3. Assim, a representação, consistente na redução da participação dos cidadãos comuns no exercício do poder à eleição periódica, de tantos em tantos anos, de uns quantos deputados e magistrados, é, essencialmente, um princípio oligárquico e classista, contra o qual a democracia só pode afirmar o princípio da igual participação no exercício do poder pelos cidadãos, o primado da sua actividade governante. Porque, se é verdade que a participação pode ser dependente, arregimentada, cúmplice da hierarquia e/ou dos grupos dominantes, não é menos verdade que sem participação não há democracia.
O carácter antidemocrático do "governo representativo" agrava-se quando, como é o caso em Portugal e noutros lugares, a regra é não só que os cidadãos sejam forçados a não governar, escolhendo quem o faça acima deles, mas, mais ainda, forçados a limitar a sua escolha a listas de candidatos apresentadas por partidos, passando os representantes a estar vinculados mais ao mandato dos partidos do que àquele de quem os elegeu. Trata-se de uma fórmula que, ao mesmo tempo que reduz ainda mais o alcance da participação simplesmente eleitoral, corrompe também o que, num regime democrático, poderia ser o papel dos partidos — ou seja, de associações de pertença voluntária que animassem o debate e a actividade de proposta entre os cidadãos governantes, sem, todavia, governarem em vez deles ou serem canal obrigatório da acção política.

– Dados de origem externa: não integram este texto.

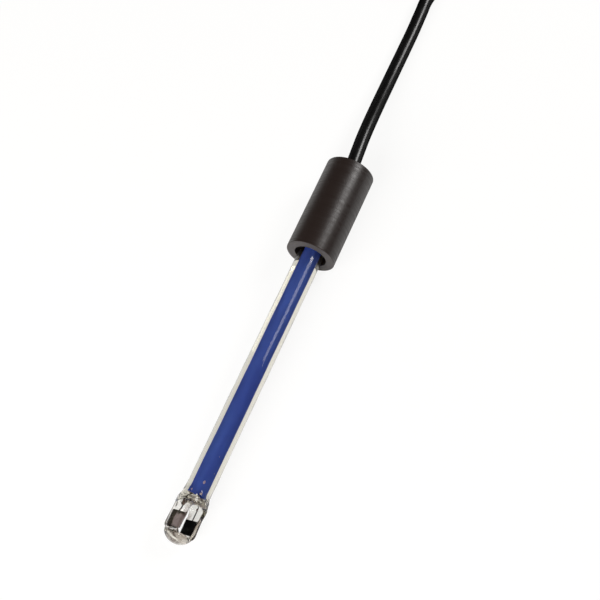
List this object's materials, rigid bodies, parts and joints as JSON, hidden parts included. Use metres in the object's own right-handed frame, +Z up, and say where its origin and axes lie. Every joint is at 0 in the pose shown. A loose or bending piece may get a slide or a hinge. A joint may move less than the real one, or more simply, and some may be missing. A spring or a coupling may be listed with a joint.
{
  "type": "conductivity cell",
  "caption": "Glass dip cell with black plates in a caged head, a resin-filled stem, a turned black cap and a signal cable folded into a tied hank with a round plug.",
  "frame": {"origin": "on the surface that the cell lies on, under the middle of the cell without its cable", "axes": "+Y runs along the lying cell from its glass tip to its cap, +Z is up, +X is to the right when looking along +Y"},
  "size_m": [0.0696, 0.4661, 0.0256],
  "materials": {
    "clear_glass": "clear blown glass with flame-polished edges",
    "platinum_black": "velvety black platinum deposit",
    "platinum": "drawn wire",
    "crimp_metal": "plain crimped metal",
    "core_red": "smooth insulation",
    "core_white": "smooth insulation",
    "blue_resin": "opaque cast resin wetting the glass",
    "turned_plastic": "fine turned marks round the axis",
    "seal_rubber": "dull",
    "cement": "set adhesive",
    "cable_jacket": "smooth glossy jacket",
    "tie_plastic": "satin",
    "boot_rubber": "dull moulded",
    "plug_plastic": "fine moulded texture",
    "plug_metal": "nickel plate",
    "insert_plastic": "moulded insulator",
    "pin_metal": "plated contact pins"
  },
  "bodies": {
    "root": {"glass_body": "clear_glass", "electrode_a": "platinum_black", "electrode_b": "platinum_black", "lead_wire_a": "platinum", "lead_wire_b": "platinum", "splice_a": "crimp_metal", "splice_b": "crimp_metal", "core_wire_a": "core_red", "core_wire_b": "core_white", "resin_fill": "blue_resin", "cap": "turned_plastic", "stem_seal": "seal_rubber", "stem_cement": "cement", "cable_ferrule": "crimp_metal", "cable_run": "cable_jacket", "cable_hank": "cable_jacket", "cable_tail": "cable_jacket", "hank_tie_a": "tie_plastic", "hank_tie_b": "tie_plastic", "plug_boot": "boot_rubber", "plug_grip": "plug_plastic", "plug_shell": "plug_metal", "plug_clamp": "plug_metal", "plug_insert": "insert_plastic", "plug_pins": "pin_metal"}
  },
  "joints": []
}
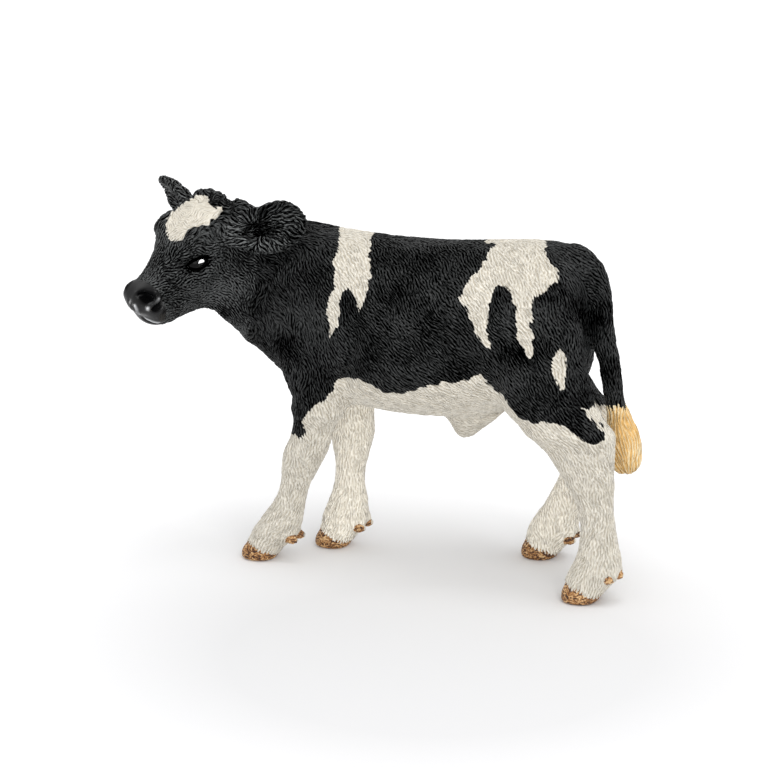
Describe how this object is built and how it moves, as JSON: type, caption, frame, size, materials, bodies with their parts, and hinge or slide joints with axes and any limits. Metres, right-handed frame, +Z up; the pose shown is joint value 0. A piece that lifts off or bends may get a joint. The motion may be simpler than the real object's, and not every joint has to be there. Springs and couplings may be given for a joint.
{
  "type": "toy farm animal figure",
  "caption": "Solid moulded toy calf, standing in a walking stance with its head turned to its left, carved hair coat painted black and white.",
  "frame": {"origin": "on the ground, in the middle of the figure's bounding box seen from above", "axes": "-X towards the nose along the trunk, +X towards the tail, -Y to the calf's left, +Z up, soles on Z = 0"},
  "size_m": [0.0812, 0.031, 0.0591],
  "materials": {
    "coat_black": "matt black paint on carved hair",
    "coat_white": "matt warm white paint on carved hair",
    "muzzle_black": "satin black paint, smooth",
    "eye_black": "high gloss black paint",
    "hoof_brown": "golden brown paint with dark brown streaks",
    "tuft_yellow": "matt straw yellow paint on carved strands"
  },
  "bodies": {
    "root": {"torso": "coat_black", "head": "coat_black", "left_ear": "coat_black", "right_ear": "coat_black", "left_foreleg": "coat_white", "right_foreleg": "coat_white", "left_hind_leg": "coat_white", "right_hind_leg": "coat_white", "tail": "coat_black"}
  },
  "joints": []
}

4. Finalmente, os actuais "governos representativos" e os seus diversos órgãos de exercício oficiais estão longe, cada vez mais longe, de ser as únicas instituições efectivamente governantes. Boa parte do poder político, se entendermos por este o poder de editar normas e tomar decisões que vinculam o conjunto dos cidadãos, é exercido à margem dos representantes eleitos e das magistraturas políticas explícitas, na esfera decisiva dita da "economia". Assim, a repolitização explícita desta - tanto ao nível macro do planeamento e orientações estratégicas, como ao nível da empresa e do trabalho quotidiano - é uma condição necessária e primeira da democratização nos termos em que acima ficou definida. Não há democratização efectiva do exercício do poder político governante que não passe pela democratização da economia. E, para concluir este primeiro assentar de ideias, poderia acrescentar-se, a propósito da repolitização democrática da economia acabada de referir, que a democratização do mercado, segundo o princípio de um voto por cidadão, dificilmente deixará de ser um seu momento e/ou condição essencial.


Adenda em tempo útil (06.10.2012, às 16 h e 25). Evidentemente, os poucos parágrafos que podem ler-se acima, publicados há algumas horas, não são uma receita para a acção, ou o esquema de uma teoria a aplicar. Indicam antes a necessidade dessa acção intrinsecamente reflexiva, desse juízo político participante na acção, sem a qual esta se reduz a uma força ou energia reflexa e quase mecânica, nos antípodas da democratização instituinte, e à mercê da canalização que outros dela façam, explorando-a em proveito de velhos ou novos propósitos de dominação.